“But, where are you really from?”

Blog
24 mai 2022
Auteur(s) :
Lisa Semchuk, Acting Policy Lead, Federation for the Humanities and Social Sciences

In a keynote address to the Black Caucus of the Canadian Sociological Association, Dr. Debra Thompson (Associate Professor of Political Science and Canada Research Chair in Racial Inequality in Democratic Societies, McGill University) explored the boundaries of racial belonging, and what it means to be in a place, but not of that place. She drew from her forthcoming book, Long Road Home — her personal story of growing up Black in Canada, surrounded by the rhetoric of multiculturalism but bludgeoned by the reality of entrenched systemic racism. Thompson lived in the United States from 2010 to 2020, witnessing firsthand President Obama’s promise of hope, and the extraordinary political polarization that followed. 

Thompson outlined how comparison is routinely used in service of Canadian deniability when it comes to racism. The US is often considered exceptional in terms of how utterly and uncompromisingly racist it is — Canadian racism, in comparison, either does not exist, or if it does, is seen as less harmful, less violent, and less entrenched in society. Slavery in British North American may have been smaller-scale than chattel slavery, but it was still objectively horrific and existed in Canada for over 200 years. “There’s no such thing as humane slavery,” Thompson stated.
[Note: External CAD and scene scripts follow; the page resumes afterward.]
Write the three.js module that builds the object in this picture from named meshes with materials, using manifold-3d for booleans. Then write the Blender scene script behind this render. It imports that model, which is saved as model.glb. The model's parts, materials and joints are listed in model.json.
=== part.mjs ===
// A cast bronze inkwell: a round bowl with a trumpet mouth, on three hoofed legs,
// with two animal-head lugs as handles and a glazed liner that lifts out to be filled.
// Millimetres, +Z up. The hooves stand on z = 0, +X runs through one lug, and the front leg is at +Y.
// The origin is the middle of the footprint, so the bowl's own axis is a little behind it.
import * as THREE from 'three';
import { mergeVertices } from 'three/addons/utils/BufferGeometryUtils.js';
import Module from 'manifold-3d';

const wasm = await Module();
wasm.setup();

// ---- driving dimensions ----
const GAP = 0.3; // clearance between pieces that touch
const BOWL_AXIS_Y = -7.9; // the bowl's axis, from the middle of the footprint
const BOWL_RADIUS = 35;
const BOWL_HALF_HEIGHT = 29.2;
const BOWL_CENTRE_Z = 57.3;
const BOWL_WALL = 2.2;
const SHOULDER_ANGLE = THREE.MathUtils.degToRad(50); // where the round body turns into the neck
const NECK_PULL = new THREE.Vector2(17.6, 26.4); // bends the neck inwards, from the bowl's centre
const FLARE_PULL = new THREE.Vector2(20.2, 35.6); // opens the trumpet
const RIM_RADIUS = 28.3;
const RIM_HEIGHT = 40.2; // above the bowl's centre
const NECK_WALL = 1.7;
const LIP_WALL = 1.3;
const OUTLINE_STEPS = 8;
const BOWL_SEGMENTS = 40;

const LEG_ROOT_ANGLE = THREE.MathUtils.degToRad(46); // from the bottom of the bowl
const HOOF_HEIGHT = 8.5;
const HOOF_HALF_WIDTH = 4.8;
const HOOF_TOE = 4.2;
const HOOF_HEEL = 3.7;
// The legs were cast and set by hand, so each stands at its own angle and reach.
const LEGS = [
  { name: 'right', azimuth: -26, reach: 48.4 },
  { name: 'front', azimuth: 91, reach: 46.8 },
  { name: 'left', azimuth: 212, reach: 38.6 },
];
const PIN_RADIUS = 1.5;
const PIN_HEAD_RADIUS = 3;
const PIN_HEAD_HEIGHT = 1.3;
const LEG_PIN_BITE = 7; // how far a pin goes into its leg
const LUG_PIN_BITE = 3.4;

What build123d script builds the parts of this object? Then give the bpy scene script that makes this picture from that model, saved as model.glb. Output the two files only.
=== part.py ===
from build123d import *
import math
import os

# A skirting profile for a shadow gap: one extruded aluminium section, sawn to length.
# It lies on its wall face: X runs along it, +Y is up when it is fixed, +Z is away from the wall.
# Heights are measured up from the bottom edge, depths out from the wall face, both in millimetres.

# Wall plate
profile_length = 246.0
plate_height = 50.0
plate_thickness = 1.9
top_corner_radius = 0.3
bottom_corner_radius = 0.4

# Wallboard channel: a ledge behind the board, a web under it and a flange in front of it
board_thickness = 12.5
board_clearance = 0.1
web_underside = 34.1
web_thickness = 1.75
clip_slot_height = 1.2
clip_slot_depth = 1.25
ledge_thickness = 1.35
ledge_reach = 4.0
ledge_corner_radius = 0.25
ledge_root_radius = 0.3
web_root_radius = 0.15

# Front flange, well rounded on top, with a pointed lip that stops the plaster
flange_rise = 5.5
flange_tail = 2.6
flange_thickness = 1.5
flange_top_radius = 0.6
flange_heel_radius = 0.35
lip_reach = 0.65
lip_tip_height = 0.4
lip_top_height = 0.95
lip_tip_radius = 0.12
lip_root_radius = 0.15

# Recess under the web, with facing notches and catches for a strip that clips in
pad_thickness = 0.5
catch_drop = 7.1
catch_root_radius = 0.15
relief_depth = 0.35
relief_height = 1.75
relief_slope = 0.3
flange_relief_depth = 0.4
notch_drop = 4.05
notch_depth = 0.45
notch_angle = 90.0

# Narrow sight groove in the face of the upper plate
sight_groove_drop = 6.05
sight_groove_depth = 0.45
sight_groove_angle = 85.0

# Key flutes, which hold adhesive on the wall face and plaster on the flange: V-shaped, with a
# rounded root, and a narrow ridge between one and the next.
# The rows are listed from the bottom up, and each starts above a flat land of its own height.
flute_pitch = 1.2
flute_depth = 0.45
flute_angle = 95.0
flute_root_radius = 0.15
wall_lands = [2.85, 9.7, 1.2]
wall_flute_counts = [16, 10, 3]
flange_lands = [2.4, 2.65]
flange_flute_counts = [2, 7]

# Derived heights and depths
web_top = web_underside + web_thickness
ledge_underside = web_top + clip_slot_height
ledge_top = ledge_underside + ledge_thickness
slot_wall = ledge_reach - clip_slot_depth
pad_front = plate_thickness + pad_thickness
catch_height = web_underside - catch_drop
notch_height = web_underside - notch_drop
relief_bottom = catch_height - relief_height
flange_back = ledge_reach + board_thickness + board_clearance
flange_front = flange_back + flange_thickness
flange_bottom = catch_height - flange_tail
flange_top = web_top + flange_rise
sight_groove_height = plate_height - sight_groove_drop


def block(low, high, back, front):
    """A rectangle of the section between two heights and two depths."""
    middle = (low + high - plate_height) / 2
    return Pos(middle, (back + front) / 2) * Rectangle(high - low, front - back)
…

Canada often defines itself as “not the United States;” if the US is racist, and Canada is not the US, then Canada cannot be racist. The idea that racism ‘happened somewhere else’ is a national ignorance of Canada when ideas and inspiration, people and profits, and goods and grievances have crossed the border for centuries. This indignation about racism in America, but defensiveness when the perpetrators are ourselves, is itself a uniquely Canadian form of racism. 
The question of “Where are you really from?” communicates many sentiments. It says, “You’re not one of us, you don’t seem to fit in here;” “My curiosity is greater than your comfort or safety;” or “How long you’ve been here will tell me something about your place in this country.” Thompson shared how she used to respond to this question, pointing out the generations that her family had lived in Canada, though she recognizes now that time is not always a marker of Canadian-ness. The logic that “some of us have been here longer” implies that foreigners should be treated differently — and this is a morally indefensible calculus of settler colonialism, Thompson argued. 
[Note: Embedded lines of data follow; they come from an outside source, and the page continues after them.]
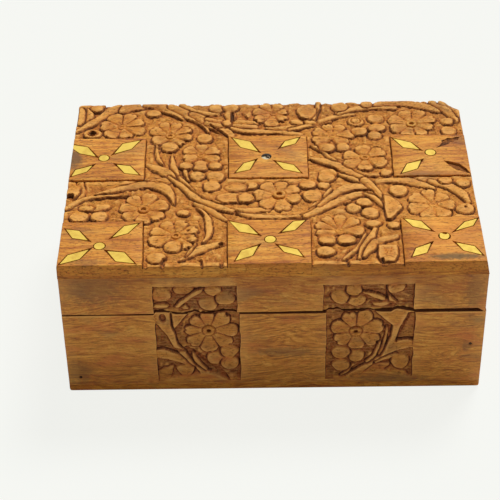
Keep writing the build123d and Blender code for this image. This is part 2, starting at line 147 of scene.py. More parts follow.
# %% Smooth lines
def smooth_line(points, steps=6):
    """A curve through given points. Each point is (u, v, half the width there)."""
    p = np.array(points, float)
    p = np.vstack([2 * p[0] - p[1], p, 2 * p[-1] - p[-2]])
    line = []
    for a, b, c, d in zip(p, p[1:], p[2:], p[3:]):
        for t in np.arange(steps) / steps:
            bend = (2 * a - 5 * b + 4 * c - d) * t**2 + (3 * b - 3 * c + d - a) * t**3
            line.append(0.5 * (2 * b + (c - a) * t + bend))
    return np.array(line + [p[-2]])


print("points on a line through three", len(smooth_line([(0, 0, 1), (5, 5, 2), (10, 0, 1)])))

# %% [markdown]
# ## The carved ground and the forms on it
#
# Relief carving works downwards. The carver sinks a ground, here 2.5 mm below the top of the lid,
# and leaves the flowers and vines standing on it near full height, with sloping walls and worn
# shoulders. A knife cut round each form parts it from whatever it crosses.
#
# A sculpted mesh could do this, or a height that is worked out at each point of a fine net. The
# height is the better way here: every petal and leaf becomes a few numbers, and forms can cross
# each other in any order. The price is that a wall has to be wider than a cell of the net, or its
# edge turns ragged. Each form is a distance, in mm, inside its outline.

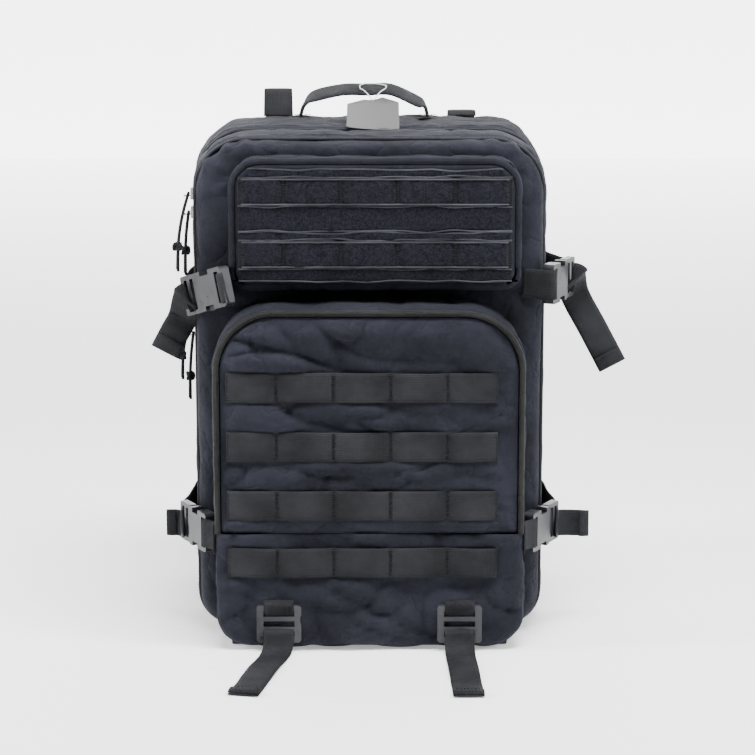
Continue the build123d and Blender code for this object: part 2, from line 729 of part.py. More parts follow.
pull_sets = {
    # place of the upper slider, x of the cords, drops of the two knots
    "mid": (side_x - panel_step + coil_proud, (mid_rim + panel_back) / 2, pack_top - 50, (44, 34)),
    "main": (side_x - mid_step + coil_proud, 0, upper_strap_z - 45, (34, 40)),
}
cord_stand = 3.4
knot_radius = 4.2
for name, (slider_x, slider_y, slider_z, drops) in pull_sets.items():
    pitches = (0, slider_gap)
    with BuildPart() as sliders:
        for pitch in pitches:
            add(slider(-slider_x - 0.2, slider_y, slider_z - pitch, -1))
    finish(sliders, f"{name}_sliders")
    knots = []
    cord_x = -slider_x - 0.2 - slider_thickness - cord_stand / 2 - 0.2
    for index, (pitch, drop) in enumerate(zip(pitches, drops)):
        shift = (-14, 5)[index]
        knot = (cord_x - (9, 4)[index], slider_y + shift, slider_z - pitch - drop)
        pull_cord(f"{name}_cord_{'ab'[index]}", (cord_x, slider_y, slider_z - pitch - 2), knot,
                  (3, 2, 19))
        knots.append(knot)
    with BuildPart() as knot_balls:
        with Locations(*knots):
            Sphere(knot_radius)
    finish(knot_balls, f"{name}_knots")
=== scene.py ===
from math import cos, pi, radians, sin, sqrt

import bmesh
import bpy
import numpy as np
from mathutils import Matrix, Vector


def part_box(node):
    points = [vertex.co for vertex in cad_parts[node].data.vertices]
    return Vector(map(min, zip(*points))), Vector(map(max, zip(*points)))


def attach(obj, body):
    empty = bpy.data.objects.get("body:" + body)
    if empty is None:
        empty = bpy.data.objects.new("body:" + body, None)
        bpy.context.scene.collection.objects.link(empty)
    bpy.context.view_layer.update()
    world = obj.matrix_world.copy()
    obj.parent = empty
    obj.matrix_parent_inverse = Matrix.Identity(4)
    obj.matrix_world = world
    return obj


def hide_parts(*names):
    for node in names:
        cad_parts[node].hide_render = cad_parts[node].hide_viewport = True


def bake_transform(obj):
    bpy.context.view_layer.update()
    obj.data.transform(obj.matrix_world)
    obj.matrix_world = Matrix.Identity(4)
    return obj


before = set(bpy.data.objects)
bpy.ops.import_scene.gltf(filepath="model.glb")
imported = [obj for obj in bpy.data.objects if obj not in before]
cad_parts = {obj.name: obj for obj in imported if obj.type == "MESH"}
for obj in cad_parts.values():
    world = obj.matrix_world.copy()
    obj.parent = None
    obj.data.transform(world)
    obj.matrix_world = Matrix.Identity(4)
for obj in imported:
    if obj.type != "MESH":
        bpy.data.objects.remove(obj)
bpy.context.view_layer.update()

MM = 0.001
X, Y, Z = (1, 0, 0), (0, 1, 0), (0, 0, 1)
SIDES = (("left", -1), ("right", 1))
SIDE_STRAPS = ("upper_left", "upper_right", "lower_left", "lower_right")
EDGE = {name: (Vector(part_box(name)[0]), Vector(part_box(name)[1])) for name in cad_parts}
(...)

“But, where are you REALLY from?” 

This question, Thompson asserted, reveals the “shock and astonishment of seeing Black people in a place where we are not supposed to be.” Blackness in Canada is ‘absented’ rather than absent; a vision of Canada is crafted that renders Black people invisible. Canada holds a narrative of a promised land, a destination for fugitive slaves that is safe from American tyranny, or a multicultural paradise. These narratives depend on the historical presence of allegorical Black Canada. “Just...not too many Black people,” Thompson clarified, pointing to the destruction of Africville in Nova Scotia and Hogan’s Alley in Vancouver. 
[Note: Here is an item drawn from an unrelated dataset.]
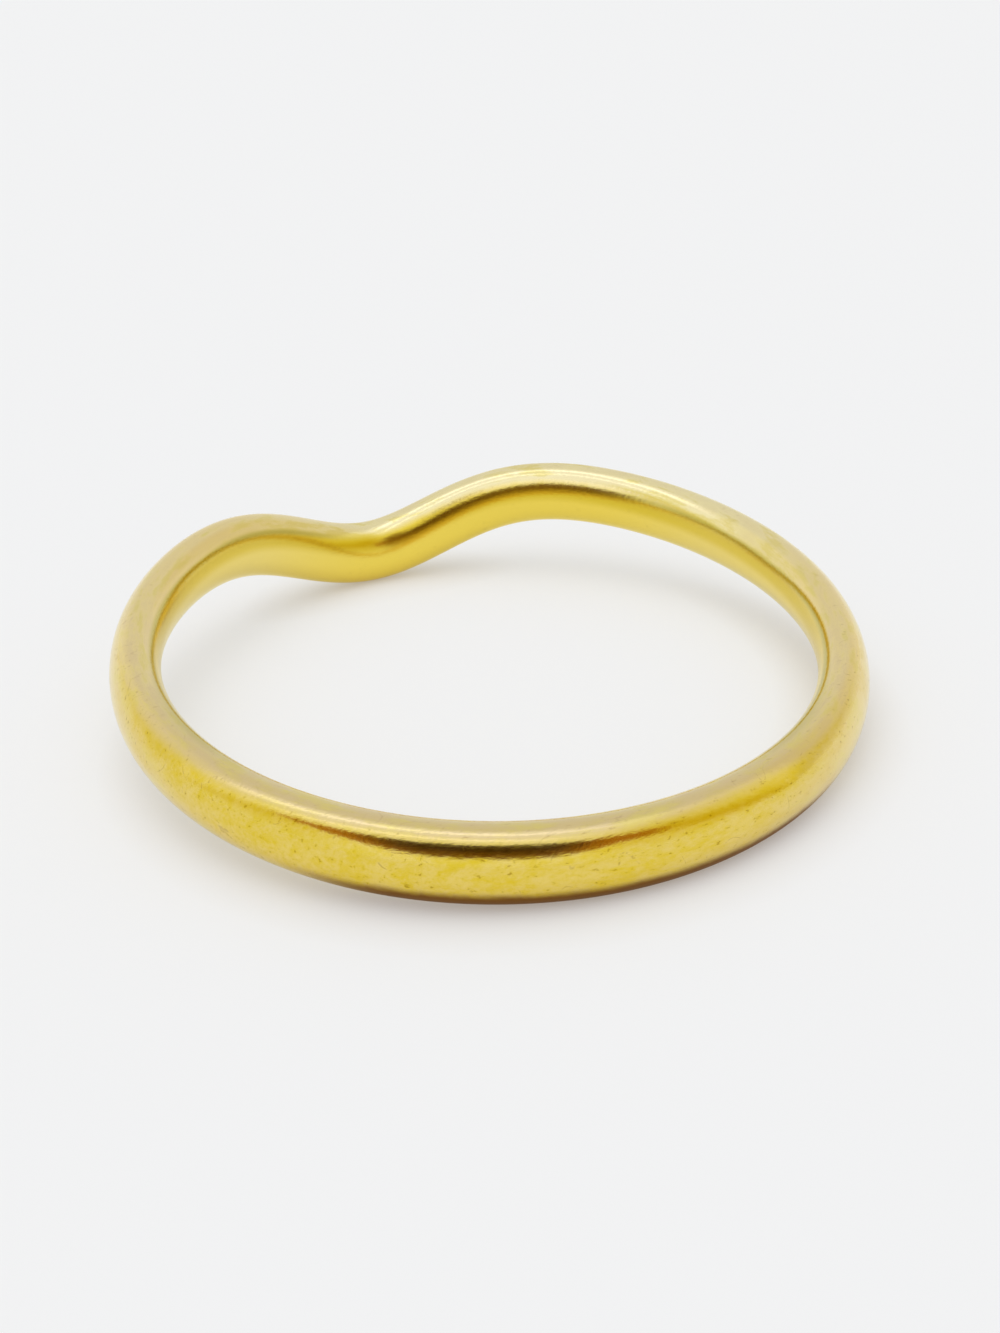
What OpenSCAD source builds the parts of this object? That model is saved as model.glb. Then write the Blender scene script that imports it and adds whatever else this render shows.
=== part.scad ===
// Curved wedding band, lying on its side as it rests by itself.
// A slim oval section runs round a circle. On one side the band dips, as it does to curve
// round the stone of an engagement ring, between two soft shoulders.
// The band rests on the bottom of the dip, which faces +Y, and on the shank opposite.
// The surface it lies on is z = 0, and the origin is below the middle of its outline.

/* [Ring] */
// Inside diameter of the shank: 17.3 is US ring size 7
inside_d = 17.3; // [14:0.1:22]
// Width of the band, along the finger
band_w = 1.9; // [1.5:0.1:3]
// Thickness of the band, from its inside to its outside
band_t = 1.3; // [0.9:0.05:2]
// Lean of the section in degrees at the sides of the ring, its upper edge inwards
lean = 9; // [0:1:15]
// How many degrees more the section leans in the middle of the shank, and less towards the dip
lean_swing = 6; // [0:1:10]

/* [Curve] */
// How far the bottom of the dip falls
dip_fall = 2.05; // [0.5:0.05:3]
// Angle from the middle of the dip at which a third of the fall is left
dip_spread = 22; // [18:1:35]
// How many degrees the dip rolls the section, its upper edge outwards
dip_roll = 22; // [0:1:25]
// How far the shoulders on both sides of the dip rise
shoulder_rise = 0.2; // [0:0.05:0.6]
// Angle from the middle of the dip at which a third of the rise is left
shoulder_spread = 60; // [50:1:75]

/* [Smoothness] */
// Sections round the ring
ring_steps = 144; // [72:4:168]
// Corners of each section
section_steps = 20; // [12:2:24]

/* [Hidden] */

// Colour of polished yellow gold
gold = [0.86, 0.71, 0.37];

// Passes that find the resting tilt: each one leaves under a tenth of the error
rest_passes = 4;

// Half the depth of the section at the sides of the ring, measured towards the ring's axis
section_reach = norm([band_t / 2 * cos(lean), band_w / 2 * sin(lean)]);
// Radius of the circle that the middle of the section follows
ring_r = inside_d / 2 + section_reach;

// Angles round the ring run from -180 to 180, with 0 in the middle of the dip.
// A bell curve of such an angle: 1 in the middle of the dip, a third at the spread
function bell(angle, spread) = exp(-pow(angle / spread, 2));

// Height of the middle of the section above the plane of the shank
function wave(angle) = shoulder_rise * bell(angle, shoulder_spread) - dip_fall * bell(angle, dip_spread);

// Slope of that height along the band, as an angle
function climb(angle) = atan2(wave(angle + 0.5) - wave(angle - 0.5), ring_r * PI / 180);

// Turn of the section: its lean, which swings once round the ring, less the roll of the dip
function roll(angle) = lean - lean_swing * cos(angle) - dip_roll * bell(angle, dip_spread);

// A point of the oval section: how far outwards and how far up it lies from the section's middle
function section_point(corner, tilt) =
    let (across = band_t / 2 * cos(corner), up = band_w / 2 * sin(corner))
    [across * cos(tilt) - up * sin(tilt), across * sin(tilt) + up * cos(tilt)];

// The same point in space, with the section square to the band's path
function band_point(angle, corner) =
    let (p = section_point(corner, roll(angle)), out = ring_r + p[0], lag = p[1] * sin(climb(angle)))
    [
        out * sin(angle) - lag * cos(angle),
        out * cos(angle) + lag * sin(angle),
        wave(angle) + p[1] * cos(climb(angle))
    ];

// Every point of the surface with the shank level, section by section from the middle of the shank
level_points = [
    for (i = [0 : ring_steps - 1], j = [0 : section_steps - 1])
        band_point(360 * i / ring_steps - 180, 360 * j / section_steps)
    ];

// Turned about X, which lifts the side of the dip
function tipped(p, tilt) = [p[0], p[1] * cos(tilt) - p[2] * sin(tilt), p[1] * sin(tilt) + p[2] * cos(tilt)];

// The lowest point of one side of the ring: side is 1 for the dip's and -1 for the shank's
function lowest(side, tilt) = min([for (p = level_points) if (p[1] * side > 0) tipped(p, tilt)[2]]);

// The tilt at which both sides touch the surface, nearer with each pass
function resting_tilt(tilt, passes) = passes == 0 ? tilt :
    resting_tilt(tilt + atan2(lowest(-1, tilt) - lowest(1, tilt), 2 * ring_r), passes - 1);

rest_tilt = resting_tilt(0, rest_passes);
rest_points = [for (p = level_points) tipped(p, rest_tilt)];
floor_z = min([for (p = rest_points) p[2]]);
middle_y = (min([for (p = rest_points) p[1]]) + max([for (p = rest_points) p[1]])) / 2;

// Two triangles for each step along the band and round its section
band_faces = [
    for (i = [0 : ring_steps - 1], j = [0 : section_steps - 1])
        let (
            next_i = (i + 1) % ring_steps,
            next_j = (j + 1) % section_steps,
            a = i * section_steps + j,
            b = i * section_steps + next_j,
            c = next_i * section_steps + next_j,
            d = next_i * section_steps + j
        )
        for (face = [[a, c, b], [a, d, c]]) face
    ];

module band() {
    color(gold)
    translate([0, -middle_y, -floor_z])
    polyhedron(points = rest_points, faces = band_faces, convexity = 6);
}

band();
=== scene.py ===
from math import atan2, cos, degrees, radians, sin
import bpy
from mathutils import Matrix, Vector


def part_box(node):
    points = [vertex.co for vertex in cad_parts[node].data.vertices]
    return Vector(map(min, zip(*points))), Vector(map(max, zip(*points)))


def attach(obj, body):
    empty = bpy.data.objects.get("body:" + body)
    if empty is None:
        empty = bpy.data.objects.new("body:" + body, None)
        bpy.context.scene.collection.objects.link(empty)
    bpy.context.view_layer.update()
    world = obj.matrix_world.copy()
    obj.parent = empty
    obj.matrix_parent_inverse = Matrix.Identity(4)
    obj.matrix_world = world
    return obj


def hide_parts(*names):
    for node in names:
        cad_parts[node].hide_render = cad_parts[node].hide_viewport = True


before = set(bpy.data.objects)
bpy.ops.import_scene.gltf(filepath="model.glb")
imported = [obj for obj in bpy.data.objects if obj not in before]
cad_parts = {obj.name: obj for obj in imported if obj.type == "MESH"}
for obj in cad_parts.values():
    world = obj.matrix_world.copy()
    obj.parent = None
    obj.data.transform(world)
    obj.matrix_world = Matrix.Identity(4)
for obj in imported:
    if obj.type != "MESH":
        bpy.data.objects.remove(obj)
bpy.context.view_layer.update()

from types import SimpleNamespace

import bpy
import numpy as np
from mathutils import Matrix, Vector

print("Frame loaded: nodes", list(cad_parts))

millimetre = 0.001
halfTurn = 180       # degrees
noiseMiddle = 0.5    # a noise runs from 0 to 1


# Shader maths

# A node's output or a plain number, so that shader maths reads like Python
class Socket:
    def __init__(self, tree, value):
        self.tree, self.value = tree, value

    def math(self, operation, *others):
        return self.tree.node("ShaderNodeMath", {"operation": operation}, dict(enumerate((self, *others))))[0]

    def __add__(self, other):
        return self.math("ADD", other)

    def __sub__(self, other):
        return self.math("SUBTRACT", other)

    def __mul__(self, other):
        return self.math("MULTIPLY", other)

    def __truediv__(self, other):
        return self.math("DIVIDE", other)

    def __pow__(self, other):
        return self.math("POWER", other)

    def __radd__(self, other):
        return self + other

    def __rsub__(self, other):
        return Socket(self.tree, other) - self

    def __rmul__(self, other):
        return self * other

    # 0 at low, 1 at high and a smooth step between them; low may be the higher of the two
    def step(self, low, high):
        rising = self.tree.node("ShaderNodeMapRange", {"interpolation_type": "SMOOTHSTEP"}, {
            "Value": self, "From Min": min(low, high), "From Max": max(low, high)})["Result"]
        return rising if high > low else 1 - rising


# A node's outputs, by name or number
class Outputs:
    def __init__(self, tree, made):
        self.tree, self.made = tree, made

    def __getitem__(self, name):
        return Socket(self.tree, self.made.outputs[name])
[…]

Black communities in Canada are both very old (pre-dating Confederation) and very new. Two key waves of Black immigration to Canada came following the American Revolution in 1776, when Black loyalists migrated to Nova Scotia from New York, and after 1833 when freed Black people came north. Thompson’s ancestor, Cornelius Thompson, came to Canada at that time, escaping slavery. Later, the 1910 Immigration Act prohibited entry of any immigrant deemed to be “unsuitable to the climate or requirements of Canada,” a tactic used to deny Black people from entering Canada. In 1967, this policy was amended and the point system was implemented, spurring a new wave of Black immigration. This simultaneously old-yet-newness lends a unique racial consciousness and experience of Blackness in Canada, Thompson explained. Organizing and creating solidarity can be difficult, but it is also full of potential that comes with the recognition of overlapping authentic yet contradictory Black experiences. 

Reflecting on the Black Lives Matter protests in response to the murder of George Floyd, Thompson noted that there is not a coherent narrative to explain why the world stopped to protest, grieve, revel, or mourn together. A reckoning, she detailed, might not be the correct word for this moment, as it implies that honored promises are repaid, balance is restored, and the past is faced. Old horizons have collapsed or evaporated, but new ones have not yet taken shape. We are in a time of speculation, flux, vulnerability, and possibility. 

Thompson cautioned that racial progress is often shadowed by disproportionate white backlash, which can dilute radical demands into little more than EDID trainings. But power concedes nothing without a demand, and the very least we can do is remember and try to make sense of all that was, and all that still might be. For Thompson, it isn’t only writing about racism and domination and despair — it is writing about life, the improbable, and the impossible. 

To conclude, Thompson shared a feeling of not being able to go home again — “not because home changes, but because you do.”